It’s astounding that the most recent triumph of the Hubble telescope gives us a snapshot of the universe from 97% of the way back to the big bang. The light from a galaxy GN-z11 has travelled 13.4 billion years before being captured by the telescope and interpreted by scientists at Yale University. This is the furthest object we have ever observed, shattering the pre-existing record at seeing 13.2billion years into the past.
- The galaxy GN-z11 is picked out here. Image by NASA, ESA, P. Oesch, and I. Momcheva, and the 3D-HST and HUDF09/XDF teams.

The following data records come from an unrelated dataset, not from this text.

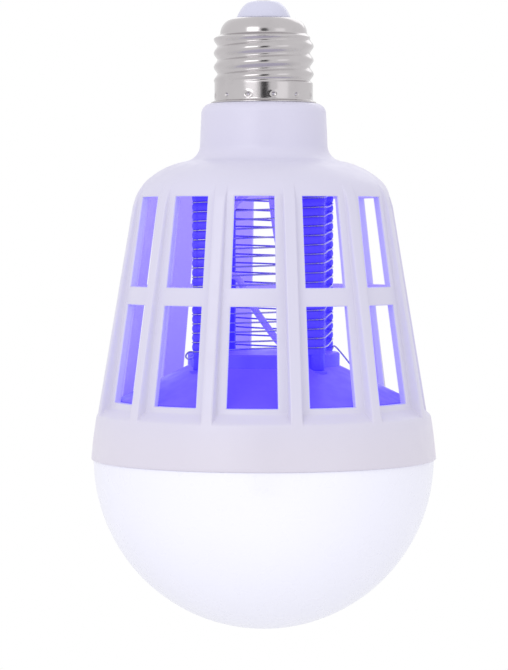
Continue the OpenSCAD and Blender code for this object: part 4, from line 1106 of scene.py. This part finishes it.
    def _band_corners(self) -> list:
        """Corners of the band's outline below the sill."""
        lv = self.levels
        middle = ((lv.band_top_r + lv.band_bottom_r) / 2 + 0.12, (lv.band_top + lv.band_bottom) / 2)
        return [(lv.band_top_r, lv.band_top), middle, (lv.band_bottom_r, lv.band_bottom)]

    def _panel_radius(self, z: Array) -> Array:
        """Radius of the recessed panels, the sill and the band at each height."""
        lv = self.levels
        start = lv.panel_curve[:-1]
        sill = (radius_at(lv.panel_curve, lv.sill_top), lv.sill_top)
        corners = [tuple(start[-1]), sill, *self._band_corners()]
        outline = rounded(corners, [0, 0.5, 0.6, 5, 0], 6)
        return radius_at(np.concatenate([start[:-1], outline]), z)

    def _rib_radius(self, z: Array) -> Array:
        """Radius over the ribs at each height, and of the band below them."""
        start = self.levels.rib_curve[:-1]
        outline = rounded([tuple(start[-1]), *self._band_corners()], [0, 3, 5, 0], 6)
        return radius_at(np.concatenate([start[:-1], outline]), z)

    def inner_rows(self) -> Array:
        """Rows of the inner skin, from the spigot down to the bore that takes the dome."""
        lv = self.levels
        bore_r = lv.neck_r - lv.wall
        spigot_r = lv.skirt_r - lv.shell_wall - 0.05 - self.spigot_wall
        offset, step_z = lv.neck_fillet_r + lv.wall, lv.collar - lv.wall
        upper = np.concatenate([
            [(spigot_r, lv.collar + self.spigot_h), (spigot_r, step_z), (bore_r, step_z)],
            arc(lv.fillet_centre, -offset, 90, lv.fillet_slope, 10),
            arc(lv.inner_centre, lv.shoulder_inner_r - lv.wall, lv.fillet_slope + 2, lv.mid_slope, 8),
        ])
        windows = self.window_rows()
        z = np.concatenate([np.linspace(upper[-1, 1] - 0.3, windows[0] + 0.2, 6), windows])
        wall = np.stack([radius_at(lv.inner_curve, z), z], axis=1)
        end_r, low = lv.collar_bore_r, lv.band_bottom
        step_r = end_r - self.step_w
        foot = [(radius_at(lv.inner_curve, lv.deck_step), lv.deck_step), (step_r, lv.deck_step),
                (step_r, lv.plate), (end_r, lv.plate), (end_r, low + 0.15), (end_r + 0.15, low)]
        return np.concatenate([upper, wall, foot])

    def pierced(self, rows: Array, columns: int) -> tuple[Array, list[Array]]:
        """Numbers a skin's quads, leaving out those of the windows.

        Args:
            rows: the skin's (radius, height) rows.
            columns: how many columns the skin has all round.

        Returns:
            The quads, and for each of the two rows of windows the point numbers round every window.
        """
        lv = self.levels
        quads = grid_quads(len(rows), columns, False, True)
        keep = np.ones(quads.shape[:2], bool)
        sector, reach = columns // self.count, len(self.ACROSS)
        left = np.arange(self.count) * sector + sector // 2 - reach
        width = 2 * reach
        rings = []
        for upper, lower in ((lv.window_top, lv.bar_top), (lv.bar_bottom, lv.window_bottom)):
            high, low = (int(np.argmin(abs(rows[:, 1] - z))) for z in (upper, lower))
            keep[high:low, (left[:, None] + np.arange(width)).ravel()] = False
            across, down = np.arange(width), np.arange(low - high)
            ring = np.concatenate([
                high * columns + across, (high + down) * columns + width,
                low * columns + width - across, (low - down) * columns,
            ])
            rings.append(ring[None, :] + left[:, None])
        return quads[keep], rings

    def housing(self) -> Surface:
        """The whole moulding: an outer and an inner skin, joined at their ends and round each window."""
        base, top = self.outer_rows()
        inner = self.inner_rows()
        outer_points = self.skin(base, top, self.edge_round, 1)
        inner_points = self.skin(inner, inner, self.inner_round, -1)
        total = outer_points.shape[1]
        start = outer_points.shape[0] * total
        outer_quads, outer_rings = self.pierced(base, total)
        inner_quads, inner_rings = self.pierced(inner, total)
        parts = [outer_quads, inner_quads[:, ::-1] + start]
        for a, b in zip(outer_rings, inner_rings):
            jamb = np.stack([a, b + start, np.roll(b, -1, axis=1) + start, np.roll(a, -1, axis=1)], axis=-1)
            parts.append(jamb.reshape(-1, 4))
        columns = np.arange(total)
        after = (columns + 1) % total
        out_end, in_end = start - total, start + (len(inner) - 1) * total
        parts.append(np.stack([out_end + columns, out_end + after, in_end + after, in_end + columns], 1))
        parts.append(np.stack([after, columns, start + columns, start + after], 1))
        points = np.concatenate([outer_points.reshape(-1, 3), inner_points.reshape(-1, 3)])
        return Surface(points, np.concatenate(parts))

    def build(self, shop: Workshop) -> None:
        """Makes the housing."""
        shop.piece("housing_shell", self.housing(), "housing_plastic", "cage_housing")


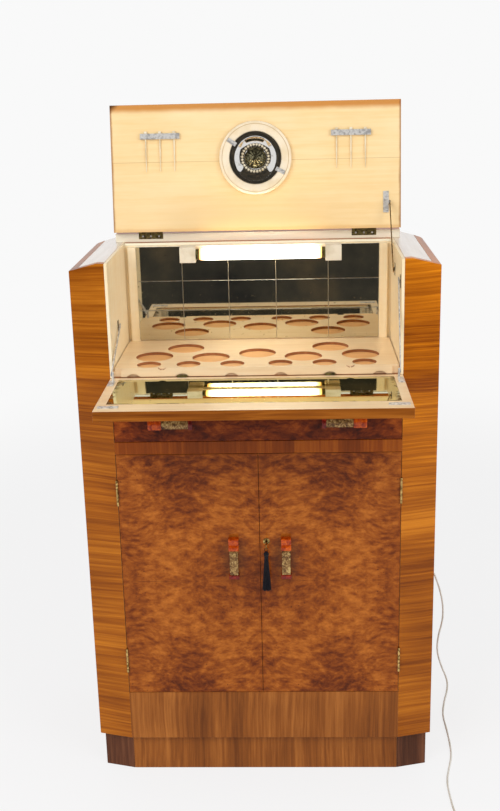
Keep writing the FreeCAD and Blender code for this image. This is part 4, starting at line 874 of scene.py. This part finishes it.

The finding is important because these glimpses of the universe from so very long ago allow scientists to test their theories about how the universe developed and grew after the Big Bang. The theory is that at this point in time giant hot stars nucleated from clouds of cold neutral gas and the death of these stars produced the first heavy elements. GN-z11 is already “challenging some of our models” of this process according to Dr Pascal Oesch an astronomer involved in the research. In particular what has struck the scientists is that the galaxy is far brighter and is producing stars much faster than the theory expects.
The Yale astronomer claims this is “the pinnacle of Hubble’s exploration of galaxies” and indeed it seems that the stage is set for the next era in astronomy. In 2018 the James Webb telescope is scheduled to launch which is hoped to allow astronomers to see back as far as just 100 million years after the big bang with the hope of seeing the first stars to ever exist.